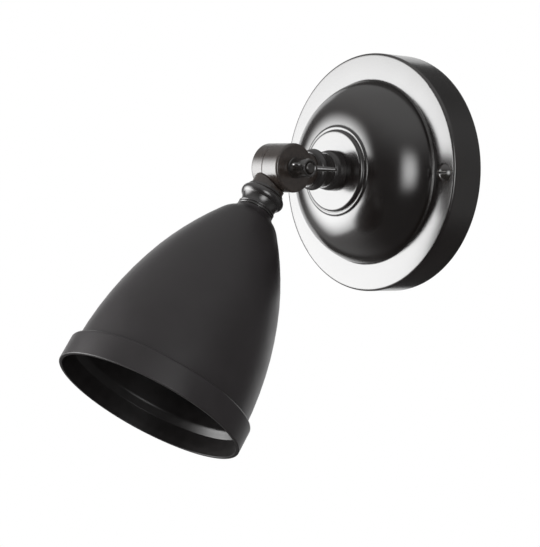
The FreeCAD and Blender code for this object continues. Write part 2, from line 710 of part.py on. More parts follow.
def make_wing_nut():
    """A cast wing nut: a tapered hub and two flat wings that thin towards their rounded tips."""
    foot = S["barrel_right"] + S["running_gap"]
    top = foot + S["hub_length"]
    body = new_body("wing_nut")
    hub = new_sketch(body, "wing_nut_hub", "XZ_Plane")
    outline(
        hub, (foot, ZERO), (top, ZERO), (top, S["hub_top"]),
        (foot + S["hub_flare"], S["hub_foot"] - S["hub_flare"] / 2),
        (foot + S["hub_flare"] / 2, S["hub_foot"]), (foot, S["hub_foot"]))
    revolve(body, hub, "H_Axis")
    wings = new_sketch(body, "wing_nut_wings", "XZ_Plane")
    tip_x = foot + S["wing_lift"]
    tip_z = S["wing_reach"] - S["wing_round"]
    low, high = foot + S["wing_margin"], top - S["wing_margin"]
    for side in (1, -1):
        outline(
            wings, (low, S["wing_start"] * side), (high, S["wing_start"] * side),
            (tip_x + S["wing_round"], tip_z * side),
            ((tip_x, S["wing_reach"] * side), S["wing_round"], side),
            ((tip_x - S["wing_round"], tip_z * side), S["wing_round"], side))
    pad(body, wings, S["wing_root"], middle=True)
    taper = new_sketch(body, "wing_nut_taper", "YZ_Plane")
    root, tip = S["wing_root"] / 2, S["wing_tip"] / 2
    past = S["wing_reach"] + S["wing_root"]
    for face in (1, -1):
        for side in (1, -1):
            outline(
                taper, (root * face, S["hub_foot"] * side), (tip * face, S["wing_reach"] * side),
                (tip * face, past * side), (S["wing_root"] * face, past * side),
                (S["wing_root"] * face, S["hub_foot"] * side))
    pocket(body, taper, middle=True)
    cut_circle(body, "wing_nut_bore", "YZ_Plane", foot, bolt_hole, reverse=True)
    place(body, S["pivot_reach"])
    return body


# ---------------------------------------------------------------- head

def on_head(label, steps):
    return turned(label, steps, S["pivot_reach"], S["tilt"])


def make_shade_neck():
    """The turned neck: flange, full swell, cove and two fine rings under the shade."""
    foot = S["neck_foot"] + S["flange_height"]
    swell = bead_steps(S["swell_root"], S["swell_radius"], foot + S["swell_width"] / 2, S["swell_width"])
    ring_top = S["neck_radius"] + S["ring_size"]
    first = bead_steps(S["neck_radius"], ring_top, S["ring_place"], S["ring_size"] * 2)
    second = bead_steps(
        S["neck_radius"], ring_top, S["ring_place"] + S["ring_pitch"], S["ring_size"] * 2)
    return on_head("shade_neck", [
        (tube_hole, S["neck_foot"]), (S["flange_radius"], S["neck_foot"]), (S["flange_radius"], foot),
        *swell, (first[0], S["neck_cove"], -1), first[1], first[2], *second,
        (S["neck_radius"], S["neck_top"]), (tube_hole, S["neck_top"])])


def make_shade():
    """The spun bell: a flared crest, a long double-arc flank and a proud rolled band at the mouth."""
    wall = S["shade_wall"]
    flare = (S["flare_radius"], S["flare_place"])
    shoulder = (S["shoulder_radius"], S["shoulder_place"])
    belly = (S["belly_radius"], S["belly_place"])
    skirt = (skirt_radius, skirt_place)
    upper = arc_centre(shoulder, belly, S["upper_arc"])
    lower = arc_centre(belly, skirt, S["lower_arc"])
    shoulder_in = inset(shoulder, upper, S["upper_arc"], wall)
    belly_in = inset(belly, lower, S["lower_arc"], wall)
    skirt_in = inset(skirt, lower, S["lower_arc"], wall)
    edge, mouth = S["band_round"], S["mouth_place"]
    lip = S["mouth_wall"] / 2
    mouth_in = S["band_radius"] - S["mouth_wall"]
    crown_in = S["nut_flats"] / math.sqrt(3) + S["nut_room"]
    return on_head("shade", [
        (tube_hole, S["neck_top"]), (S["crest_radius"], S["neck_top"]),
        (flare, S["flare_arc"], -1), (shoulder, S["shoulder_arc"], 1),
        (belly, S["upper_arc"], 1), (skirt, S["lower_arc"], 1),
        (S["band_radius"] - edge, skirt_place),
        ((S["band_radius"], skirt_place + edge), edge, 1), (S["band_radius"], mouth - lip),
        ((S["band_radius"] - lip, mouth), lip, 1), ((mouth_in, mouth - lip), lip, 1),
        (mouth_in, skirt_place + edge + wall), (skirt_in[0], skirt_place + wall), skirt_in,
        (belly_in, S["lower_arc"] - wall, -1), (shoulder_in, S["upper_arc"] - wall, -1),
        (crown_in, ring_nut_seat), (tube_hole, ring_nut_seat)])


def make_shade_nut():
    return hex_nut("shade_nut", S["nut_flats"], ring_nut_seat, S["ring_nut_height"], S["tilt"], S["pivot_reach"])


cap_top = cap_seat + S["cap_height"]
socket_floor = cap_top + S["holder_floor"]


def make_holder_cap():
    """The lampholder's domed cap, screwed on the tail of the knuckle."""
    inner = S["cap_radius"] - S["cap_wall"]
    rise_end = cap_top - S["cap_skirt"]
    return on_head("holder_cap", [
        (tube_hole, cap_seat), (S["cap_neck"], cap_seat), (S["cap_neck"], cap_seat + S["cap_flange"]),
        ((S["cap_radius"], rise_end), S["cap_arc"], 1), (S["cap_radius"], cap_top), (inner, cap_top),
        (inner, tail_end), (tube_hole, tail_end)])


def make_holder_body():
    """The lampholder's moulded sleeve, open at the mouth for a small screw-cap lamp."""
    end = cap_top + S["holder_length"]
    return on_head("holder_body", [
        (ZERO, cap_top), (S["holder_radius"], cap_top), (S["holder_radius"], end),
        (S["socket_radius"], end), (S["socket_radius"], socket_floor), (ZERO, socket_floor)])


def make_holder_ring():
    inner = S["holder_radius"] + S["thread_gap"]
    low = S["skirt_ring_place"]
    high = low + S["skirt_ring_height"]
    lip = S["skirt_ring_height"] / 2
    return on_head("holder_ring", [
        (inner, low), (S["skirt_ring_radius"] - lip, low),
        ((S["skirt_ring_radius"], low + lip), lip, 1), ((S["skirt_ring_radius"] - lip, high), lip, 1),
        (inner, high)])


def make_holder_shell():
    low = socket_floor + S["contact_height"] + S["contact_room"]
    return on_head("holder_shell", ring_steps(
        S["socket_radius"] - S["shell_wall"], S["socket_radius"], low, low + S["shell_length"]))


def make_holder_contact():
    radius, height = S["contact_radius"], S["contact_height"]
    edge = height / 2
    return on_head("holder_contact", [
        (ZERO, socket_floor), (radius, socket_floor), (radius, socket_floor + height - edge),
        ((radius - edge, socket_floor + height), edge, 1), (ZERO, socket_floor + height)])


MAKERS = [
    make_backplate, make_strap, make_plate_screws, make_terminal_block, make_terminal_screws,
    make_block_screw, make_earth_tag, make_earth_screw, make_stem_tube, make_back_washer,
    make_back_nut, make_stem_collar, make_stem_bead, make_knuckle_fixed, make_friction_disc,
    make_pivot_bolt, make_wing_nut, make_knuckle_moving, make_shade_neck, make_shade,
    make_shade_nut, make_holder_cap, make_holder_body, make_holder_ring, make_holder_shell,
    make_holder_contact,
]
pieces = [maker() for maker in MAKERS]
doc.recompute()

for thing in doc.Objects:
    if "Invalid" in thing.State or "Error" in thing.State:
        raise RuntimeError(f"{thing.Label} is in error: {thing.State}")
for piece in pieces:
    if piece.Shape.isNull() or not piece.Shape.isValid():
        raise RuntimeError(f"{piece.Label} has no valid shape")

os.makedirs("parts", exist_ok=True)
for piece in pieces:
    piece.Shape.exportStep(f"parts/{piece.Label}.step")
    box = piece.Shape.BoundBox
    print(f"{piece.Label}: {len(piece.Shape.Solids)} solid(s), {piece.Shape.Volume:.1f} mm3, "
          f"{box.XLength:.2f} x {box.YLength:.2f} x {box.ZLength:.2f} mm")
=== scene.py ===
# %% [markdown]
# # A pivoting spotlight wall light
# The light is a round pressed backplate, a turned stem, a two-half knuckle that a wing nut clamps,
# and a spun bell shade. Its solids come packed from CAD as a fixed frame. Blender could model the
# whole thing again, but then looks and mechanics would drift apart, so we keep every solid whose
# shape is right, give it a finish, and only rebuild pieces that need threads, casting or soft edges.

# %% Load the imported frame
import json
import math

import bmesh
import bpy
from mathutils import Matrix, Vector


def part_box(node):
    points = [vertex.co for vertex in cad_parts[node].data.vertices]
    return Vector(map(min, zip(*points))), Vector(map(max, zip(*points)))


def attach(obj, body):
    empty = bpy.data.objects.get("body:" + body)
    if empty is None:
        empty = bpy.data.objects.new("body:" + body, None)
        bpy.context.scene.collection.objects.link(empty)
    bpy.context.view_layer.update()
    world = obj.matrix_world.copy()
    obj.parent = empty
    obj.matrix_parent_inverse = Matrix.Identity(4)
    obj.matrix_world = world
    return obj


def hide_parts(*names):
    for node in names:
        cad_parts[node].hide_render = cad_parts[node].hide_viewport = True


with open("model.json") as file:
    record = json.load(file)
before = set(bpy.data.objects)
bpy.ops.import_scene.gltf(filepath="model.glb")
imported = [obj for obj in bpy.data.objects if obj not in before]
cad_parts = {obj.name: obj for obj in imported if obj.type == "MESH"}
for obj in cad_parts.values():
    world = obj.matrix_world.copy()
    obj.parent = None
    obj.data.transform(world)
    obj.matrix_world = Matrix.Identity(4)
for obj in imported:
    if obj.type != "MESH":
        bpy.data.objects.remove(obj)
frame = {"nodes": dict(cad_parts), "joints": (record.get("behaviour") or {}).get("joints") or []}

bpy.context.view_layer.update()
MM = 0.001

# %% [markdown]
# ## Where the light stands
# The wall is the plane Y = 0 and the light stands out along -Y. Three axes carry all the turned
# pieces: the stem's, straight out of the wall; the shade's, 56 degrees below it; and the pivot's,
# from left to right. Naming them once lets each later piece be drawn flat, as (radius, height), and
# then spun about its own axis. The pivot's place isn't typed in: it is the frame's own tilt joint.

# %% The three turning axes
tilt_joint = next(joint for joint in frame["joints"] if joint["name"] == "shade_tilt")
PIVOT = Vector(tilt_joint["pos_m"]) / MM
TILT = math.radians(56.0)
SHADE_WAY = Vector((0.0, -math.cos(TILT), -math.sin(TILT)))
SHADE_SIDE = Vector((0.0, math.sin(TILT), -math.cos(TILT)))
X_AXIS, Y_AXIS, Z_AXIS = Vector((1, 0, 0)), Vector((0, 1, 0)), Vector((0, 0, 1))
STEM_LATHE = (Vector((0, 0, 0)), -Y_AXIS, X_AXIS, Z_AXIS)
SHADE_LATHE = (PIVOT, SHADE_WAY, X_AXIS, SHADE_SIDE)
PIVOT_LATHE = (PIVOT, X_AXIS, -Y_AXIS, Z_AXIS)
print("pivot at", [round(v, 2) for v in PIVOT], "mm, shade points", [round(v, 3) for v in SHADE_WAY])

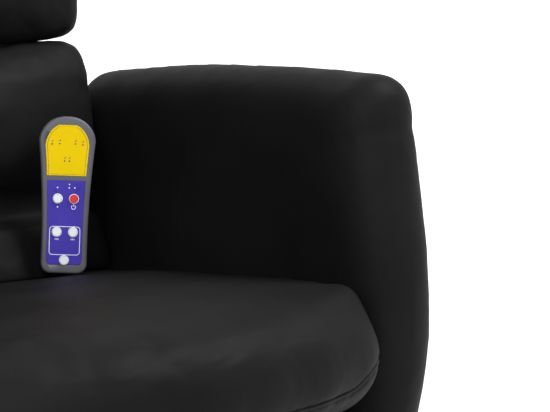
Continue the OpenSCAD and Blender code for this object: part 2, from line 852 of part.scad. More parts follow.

Challenge:
Copy each line that holds the word "joints".

Output for this exercise:
frame = {"nodes": dict(cad_parts), "joints": (record.get("behaviour") or {}).get("joints") or []}
tilt_joint = next(joint for joint in frame["joints"] if joint["name"] == "shade_tilt")